> _DATA SECTION_:
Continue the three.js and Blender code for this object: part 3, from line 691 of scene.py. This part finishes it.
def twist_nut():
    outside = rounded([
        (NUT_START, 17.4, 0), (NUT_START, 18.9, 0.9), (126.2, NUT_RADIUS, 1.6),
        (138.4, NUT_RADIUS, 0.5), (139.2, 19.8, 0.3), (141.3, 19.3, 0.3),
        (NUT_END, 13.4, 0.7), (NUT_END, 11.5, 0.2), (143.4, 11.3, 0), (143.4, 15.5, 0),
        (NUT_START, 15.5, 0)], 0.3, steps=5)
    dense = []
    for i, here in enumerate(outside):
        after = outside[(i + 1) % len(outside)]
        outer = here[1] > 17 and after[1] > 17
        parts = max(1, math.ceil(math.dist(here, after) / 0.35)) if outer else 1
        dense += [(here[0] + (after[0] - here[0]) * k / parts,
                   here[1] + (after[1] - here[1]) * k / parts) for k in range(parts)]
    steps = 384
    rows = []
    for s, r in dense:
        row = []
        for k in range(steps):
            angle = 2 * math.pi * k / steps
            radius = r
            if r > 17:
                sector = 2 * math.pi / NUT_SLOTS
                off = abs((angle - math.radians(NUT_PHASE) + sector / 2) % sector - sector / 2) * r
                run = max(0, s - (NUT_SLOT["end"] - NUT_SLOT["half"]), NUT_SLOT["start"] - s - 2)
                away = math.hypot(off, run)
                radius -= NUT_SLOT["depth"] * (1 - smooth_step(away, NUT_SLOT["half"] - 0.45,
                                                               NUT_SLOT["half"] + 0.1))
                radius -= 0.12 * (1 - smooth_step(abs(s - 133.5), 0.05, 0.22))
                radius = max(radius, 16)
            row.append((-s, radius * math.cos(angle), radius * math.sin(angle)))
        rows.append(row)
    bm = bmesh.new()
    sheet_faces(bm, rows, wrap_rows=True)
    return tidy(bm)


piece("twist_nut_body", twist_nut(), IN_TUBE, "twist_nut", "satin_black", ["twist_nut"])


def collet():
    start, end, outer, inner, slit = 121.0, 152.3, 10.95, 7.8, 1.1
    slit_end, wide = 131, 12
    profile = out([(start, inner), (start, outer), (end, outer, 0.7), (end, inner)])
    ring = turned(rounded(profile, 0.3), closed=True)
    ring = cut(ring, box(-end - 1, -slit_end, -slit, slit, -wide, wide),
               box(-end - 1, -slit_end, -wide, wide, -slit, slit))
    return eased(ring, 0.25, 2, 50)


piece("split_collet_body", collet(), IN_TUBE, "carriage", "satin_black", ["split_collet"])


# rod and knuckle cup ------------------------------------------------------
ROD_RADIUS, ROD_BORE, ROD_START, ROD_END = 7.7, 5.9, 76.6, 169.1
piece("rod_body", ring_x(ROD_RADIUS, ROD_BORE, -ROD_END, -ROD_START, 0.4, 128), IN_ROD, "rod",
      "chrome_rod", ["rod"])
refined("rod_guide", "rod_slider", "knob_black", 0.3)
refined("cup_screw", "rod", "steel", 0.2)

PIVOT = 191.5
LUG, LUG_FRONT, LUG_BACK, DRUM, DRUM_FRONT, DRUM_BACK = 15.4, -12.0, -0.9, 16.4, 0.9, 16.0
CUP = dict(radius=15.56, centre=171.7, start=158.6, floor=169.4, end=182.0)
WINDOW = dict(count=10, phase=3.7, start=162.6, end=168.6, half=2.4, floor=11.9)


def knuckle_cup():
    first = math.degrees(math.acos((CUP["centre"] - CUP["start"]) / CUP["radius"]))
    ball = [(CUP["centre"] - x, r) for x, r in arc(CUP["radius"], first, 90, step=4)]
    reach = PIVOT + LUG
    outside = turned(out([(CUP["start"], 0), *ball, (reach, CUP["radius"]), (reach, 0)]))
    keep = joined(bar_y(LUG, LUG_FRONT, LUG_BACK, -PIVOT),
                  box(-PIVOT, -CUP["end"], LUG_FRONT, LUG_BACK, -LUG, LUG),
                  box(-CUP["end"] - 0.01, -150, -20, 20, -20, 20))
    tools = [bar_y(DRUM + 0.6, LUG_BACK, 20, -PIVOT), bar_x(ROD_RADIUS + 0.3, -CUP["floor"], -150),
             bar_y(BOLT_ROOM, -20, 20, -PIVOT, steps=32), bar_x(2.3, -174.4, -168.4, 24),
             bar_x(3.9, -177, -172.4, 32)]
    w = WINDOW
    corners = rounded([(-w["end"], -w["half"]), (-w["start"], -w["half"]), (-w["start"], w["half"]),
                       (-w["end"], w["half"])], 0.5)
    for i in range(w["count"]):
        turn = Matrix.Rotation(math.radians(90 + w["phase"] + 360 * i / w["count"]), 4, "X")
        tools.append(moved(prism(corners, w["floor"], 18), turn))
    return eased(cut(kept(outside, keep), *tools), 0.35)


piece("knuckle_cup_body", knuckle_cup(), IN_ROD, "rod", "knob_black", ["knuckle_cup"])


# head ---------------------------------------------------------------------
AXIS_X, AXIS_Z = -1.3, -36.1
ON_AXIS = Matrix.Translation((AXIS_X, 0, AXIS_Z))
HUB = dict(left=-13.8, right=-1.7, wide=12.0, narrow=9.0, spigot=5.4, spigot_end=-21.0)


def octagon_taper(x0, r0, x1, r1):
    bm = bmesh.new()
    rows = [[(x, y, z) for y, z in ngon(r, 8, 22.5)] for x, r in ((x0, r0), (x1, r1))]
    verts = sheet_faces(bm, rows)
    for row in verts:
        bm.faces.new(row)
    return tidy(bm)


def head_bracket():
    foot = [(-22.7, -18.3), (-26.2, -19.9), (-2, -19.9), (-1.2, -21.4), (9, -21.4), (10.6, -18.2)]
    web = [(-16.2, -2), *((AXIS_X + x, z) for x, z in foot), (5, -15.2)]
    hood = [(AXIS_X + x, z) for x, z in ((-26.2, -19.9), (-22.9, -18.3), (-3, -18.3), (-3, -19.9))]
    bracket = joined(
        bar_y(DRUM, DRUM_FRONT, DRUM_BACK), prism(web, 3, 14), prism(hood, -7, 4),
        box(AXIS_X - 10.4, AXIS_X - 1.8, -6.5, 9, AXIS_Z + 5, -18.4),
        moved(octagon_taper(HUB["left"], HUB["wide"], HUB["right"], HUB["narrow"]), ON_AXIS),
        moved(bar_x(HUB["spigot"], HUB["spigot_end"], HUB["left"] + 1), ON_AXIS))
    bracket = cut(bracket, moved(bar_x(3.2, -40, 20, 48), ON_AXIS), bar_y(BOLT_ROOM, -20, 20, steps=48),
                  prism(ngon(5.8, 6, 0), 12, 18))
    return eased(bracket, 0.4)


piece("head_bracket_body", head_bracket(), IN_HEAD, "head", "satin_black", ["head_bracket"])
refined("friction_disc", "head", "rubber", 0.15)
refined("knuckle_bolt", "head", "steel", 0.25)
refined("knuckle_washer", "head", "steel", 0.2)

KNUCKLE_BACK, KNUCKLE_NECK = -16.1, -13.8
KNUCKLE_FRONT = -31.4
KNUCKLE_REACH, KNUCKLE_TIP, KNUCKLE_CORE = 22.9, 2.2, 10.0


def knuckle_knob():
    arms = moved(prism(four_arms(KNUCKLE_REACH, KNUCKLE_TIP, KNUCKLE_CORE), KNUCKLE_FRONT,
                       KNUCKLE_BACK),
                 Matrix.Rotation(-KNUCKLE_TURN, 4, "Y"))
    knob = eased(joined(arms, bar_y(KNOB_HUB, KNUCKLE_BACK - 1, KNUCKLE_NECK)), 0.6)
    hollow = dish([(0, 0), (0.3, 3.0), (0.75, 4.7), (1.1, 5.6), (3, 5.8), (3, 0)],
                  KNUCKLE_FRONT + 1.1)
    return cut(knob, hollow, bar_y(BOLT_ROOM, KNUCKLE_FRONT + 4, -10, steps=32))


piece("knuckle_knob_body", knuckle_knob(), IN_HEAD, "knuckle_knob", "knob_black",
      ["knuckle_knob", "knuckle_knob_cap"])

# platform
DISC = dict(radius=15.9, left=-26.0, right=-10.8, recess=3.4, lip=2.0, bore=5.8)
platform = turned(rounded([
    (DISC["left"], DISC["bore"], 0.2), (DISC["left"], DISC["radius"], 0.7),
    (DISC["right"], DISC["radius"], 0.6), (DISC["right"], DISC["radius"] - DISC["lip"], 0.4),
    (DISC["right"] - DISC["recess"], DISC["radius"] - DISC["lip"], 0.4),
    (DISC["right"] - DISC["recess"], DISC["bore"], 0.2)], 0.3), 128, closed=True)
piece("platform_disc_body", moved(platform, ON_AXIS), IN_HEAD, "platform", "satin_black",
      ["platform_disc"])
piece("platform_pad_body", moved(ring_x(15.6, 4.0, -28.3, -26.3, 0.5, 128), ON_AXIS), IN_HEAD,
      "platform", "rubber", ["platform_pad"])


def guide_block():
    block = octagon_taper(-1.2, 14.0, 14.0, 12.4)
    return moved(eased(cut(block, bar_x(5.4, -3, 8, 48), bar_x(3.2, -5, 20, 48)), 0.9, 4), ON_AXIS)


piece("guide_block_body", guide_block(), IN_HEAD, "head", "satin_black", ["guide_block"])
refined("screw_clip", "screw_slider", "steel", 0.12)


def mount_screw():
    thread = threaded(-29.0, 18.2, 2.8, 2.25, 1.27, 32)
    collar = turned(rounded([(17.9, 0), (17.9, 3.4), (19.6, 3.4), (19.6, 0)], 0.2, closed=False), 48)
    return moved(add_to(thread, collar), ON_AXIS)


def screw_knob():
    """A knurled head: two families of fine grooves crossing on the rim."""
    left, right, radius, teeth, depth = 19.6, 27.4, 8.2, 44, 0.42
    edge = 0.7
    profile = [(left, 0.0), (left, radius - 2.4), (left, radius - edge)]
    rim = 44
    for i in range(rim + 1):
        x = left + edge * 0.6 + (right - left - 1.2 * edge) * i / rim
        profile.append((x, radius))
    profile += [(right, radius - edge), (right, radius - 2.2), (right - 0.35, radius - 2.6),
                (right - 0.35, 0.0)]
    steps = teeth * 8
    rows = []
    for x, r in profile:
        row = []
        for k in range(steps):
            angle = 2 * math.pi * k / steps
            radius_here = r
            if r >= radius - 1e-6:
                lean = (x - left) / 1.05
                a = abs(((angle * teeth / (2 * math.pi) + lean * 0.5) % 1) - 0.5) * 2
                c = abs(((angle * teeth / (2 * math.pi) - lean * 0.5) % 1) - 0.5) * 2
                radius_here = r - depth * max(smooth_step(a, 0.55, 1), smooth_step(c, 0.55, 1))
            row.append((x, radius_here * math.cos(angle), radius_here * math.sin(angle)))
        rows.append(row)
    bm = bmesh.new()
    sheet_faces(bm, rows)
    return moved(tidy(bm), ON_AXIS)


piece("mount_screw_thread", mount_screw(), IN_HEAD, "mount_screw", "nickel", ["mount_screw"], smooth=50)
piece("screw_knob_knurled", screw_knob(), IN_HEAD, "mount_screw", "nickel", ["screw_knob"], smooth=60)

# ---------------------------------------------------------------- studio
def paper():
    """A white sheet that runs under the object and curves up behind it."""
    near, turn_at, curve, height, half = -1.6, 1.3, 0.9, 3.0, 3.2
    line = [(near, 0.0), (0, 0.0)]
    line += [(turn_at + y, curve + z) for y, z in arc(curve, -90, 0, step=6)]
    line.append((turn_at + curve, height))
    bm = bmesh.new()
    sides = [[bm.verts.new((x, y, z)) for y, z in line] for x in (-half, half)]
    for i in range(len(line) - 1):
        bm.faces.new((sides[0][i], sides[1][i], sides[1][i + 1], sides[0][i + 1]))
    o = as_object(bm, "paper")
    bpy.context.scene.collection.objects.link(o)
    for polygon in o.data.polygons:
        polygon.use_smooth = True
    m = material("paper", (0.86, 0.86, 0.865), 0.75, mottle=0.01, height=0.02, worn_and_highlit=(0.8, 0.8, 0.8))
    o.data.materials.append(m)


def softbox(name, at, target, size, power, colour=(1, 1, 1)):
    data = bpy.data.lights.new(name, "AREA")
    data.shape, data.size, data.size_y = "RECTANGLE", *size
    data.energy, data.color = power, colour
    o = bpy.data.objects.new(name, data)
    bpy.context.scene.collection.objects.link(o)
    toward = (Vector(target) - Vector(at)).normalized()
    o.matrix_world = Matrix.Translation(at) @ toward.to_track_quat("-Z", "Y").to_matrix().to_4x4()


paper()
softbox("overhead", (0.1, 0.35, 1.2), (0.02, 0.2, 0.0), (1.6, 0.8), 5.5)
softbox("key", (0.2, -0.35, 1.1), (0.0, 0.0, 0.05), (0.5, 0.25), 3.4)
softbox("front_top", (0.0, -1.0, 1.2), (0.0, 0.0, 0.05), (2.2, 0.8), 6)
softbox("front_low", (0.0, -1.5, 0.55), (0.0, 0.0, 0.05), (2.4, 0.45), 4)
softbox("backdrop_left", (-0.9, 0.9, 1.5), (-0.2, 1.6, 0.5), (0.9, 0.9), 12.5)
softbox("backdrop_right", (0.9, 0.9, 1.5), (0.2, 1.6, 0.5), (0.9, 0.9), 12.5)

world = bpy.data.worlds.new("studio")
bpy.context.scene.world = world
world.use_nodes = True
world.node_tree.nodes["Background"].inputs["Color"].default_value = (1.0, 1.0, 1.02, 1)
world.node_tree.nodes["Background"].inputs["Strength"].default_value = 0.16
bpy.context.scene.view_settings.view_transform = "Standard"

> _TASK BRIEF_: Extract each line holding the string "scene".

> _WRITTEN RESPONSE_:
Continue the three.js and Blender code for this object: part 3, from line 691 of scene.py. This part finishes it.
    bpy.context.scene.collection.objects.link(o)
    bpy.context.scene.collection.objects.link(o)
bpy.context.scene.world = world
bpy.context.scene.view_settings.view_transform = "Standard"